Jamestown is Saint Helena’s most peculiar settlement. The town is rather long, thin and densely populated, with tightly knit, long and winding streets. Shrubs and trees decorate some of the street corners. The surrounding terrain is rough and steep, and rockfalls are an occurrence, sometimes damaging buildings. The town's prominent features is Jacob's Ladder, a staircase of 699 steps, built in 1829 to connect Jamestown to the former fort on Ladder Hill. The ladder is very popular with tourists, is lit at night and a timed run takes place there every year, with people coming from all over the world to take part.
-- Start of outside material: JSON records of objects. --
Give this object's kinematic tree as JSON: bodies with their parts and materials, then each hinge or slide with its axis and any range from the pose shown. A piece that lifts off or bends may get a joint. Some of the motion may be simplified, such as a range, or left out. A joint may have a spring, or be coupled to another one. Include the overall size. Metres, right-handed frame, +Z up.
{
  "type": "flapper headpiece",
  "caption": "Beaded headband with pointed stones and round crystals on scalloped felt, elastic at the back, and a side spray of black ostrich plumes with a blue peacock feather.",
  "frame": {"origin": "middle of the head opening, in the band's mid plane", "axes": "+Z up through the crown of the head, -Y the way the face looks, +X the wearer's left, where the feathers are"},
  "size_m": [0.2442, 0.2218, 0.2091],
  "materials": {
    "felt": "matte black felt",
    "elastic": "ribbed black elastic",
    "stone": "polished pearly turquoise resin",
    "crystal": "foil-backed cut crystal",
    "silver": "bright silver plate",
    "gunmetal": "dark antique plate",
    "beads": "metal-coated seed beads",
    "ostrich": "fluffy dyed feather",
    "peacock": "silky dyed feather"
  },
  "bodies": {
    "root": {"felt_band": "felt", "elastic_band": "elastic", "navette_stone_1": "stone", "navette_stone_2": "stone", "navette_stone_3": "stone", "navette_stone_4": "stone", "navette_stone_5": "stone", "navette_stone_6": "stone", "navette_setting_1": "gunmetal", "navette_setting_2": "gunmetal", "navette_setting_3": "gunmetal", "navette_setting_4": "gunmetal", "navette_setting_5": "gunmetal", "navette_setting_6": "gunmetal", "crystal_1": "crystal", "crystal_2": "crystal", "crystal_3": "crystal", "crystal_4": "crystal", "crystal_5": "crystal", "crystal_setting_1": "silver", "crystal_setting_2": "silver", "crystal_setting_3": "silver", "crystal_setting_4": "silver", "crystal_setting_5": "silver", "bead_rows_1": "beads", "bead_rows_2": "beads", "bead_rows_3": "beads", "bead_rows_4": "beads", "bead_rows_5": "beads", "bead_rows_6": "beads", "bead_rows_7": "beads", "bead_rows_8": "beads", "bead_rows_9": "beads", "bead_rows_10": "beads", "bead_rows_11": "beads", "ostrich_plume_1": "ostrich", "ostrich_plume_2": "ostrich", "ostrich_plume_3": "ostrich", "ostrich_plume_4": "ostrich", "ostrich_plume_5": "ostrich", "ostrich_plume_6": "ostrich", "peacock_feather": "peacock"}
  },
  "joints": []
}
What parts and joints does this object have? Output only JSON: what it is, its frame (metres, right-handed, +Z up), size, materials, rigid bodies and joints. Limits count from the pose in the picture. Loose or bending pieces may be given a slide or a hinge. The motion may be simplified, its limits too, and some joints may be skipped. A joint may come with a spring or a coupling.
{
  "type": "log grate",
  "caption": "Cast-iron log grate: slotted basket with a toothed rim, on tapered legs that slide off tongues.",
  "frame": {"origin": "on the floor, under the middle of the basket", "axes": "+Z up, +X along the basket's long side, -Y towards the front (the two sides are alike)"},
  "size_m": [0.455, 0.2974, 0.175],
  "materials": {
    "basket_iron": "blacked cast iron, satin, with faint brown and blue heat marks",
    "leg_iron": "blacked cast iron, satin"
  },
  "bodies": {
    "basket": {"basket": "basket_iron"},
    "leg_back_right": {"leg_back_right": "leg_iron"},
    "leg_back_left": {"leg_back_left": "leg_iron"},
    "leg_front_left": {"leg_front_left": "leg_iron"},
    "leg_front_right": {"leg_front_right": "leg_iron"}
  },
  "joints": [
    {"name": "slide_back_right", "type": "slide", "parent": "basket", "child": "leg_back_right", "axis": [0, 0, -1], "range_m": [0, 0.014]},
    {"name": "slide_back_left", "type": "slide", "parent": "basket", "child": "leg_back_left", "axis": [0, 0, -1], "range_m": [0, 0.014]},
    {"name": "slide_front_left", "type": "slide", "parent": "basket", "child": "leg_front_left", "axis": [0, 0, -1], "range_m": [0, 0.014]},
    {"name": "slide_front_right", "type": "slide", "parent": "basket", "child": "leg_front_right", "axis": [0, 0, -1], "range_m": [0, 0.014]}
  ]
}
Other interesting sites to visit include the Museum of Saint Helena, the impressive High Knoll Fort, and Napoleon's two residence - Longwood House and the Briars, and his tomb.
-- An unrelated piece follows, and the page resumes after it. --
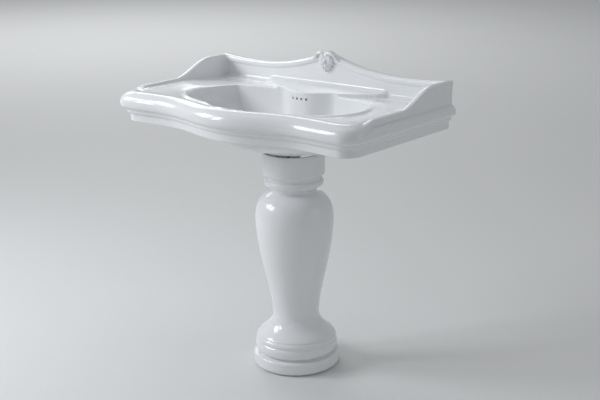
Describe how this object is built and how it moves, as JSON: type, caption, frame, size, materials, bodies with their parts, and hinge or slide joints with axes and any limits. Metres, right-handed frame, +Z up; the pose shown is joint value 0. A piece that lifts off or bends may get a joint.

Longwood House, in the town of the same name, was the home in which Napoleon spent the great majority of his time on Saint Helena and also where he died. It has several wings and contains the type of furniture it would have when he lived there, though most of the originals have been carried off elsewhere. The house is now run as a museum and maintained by the French government.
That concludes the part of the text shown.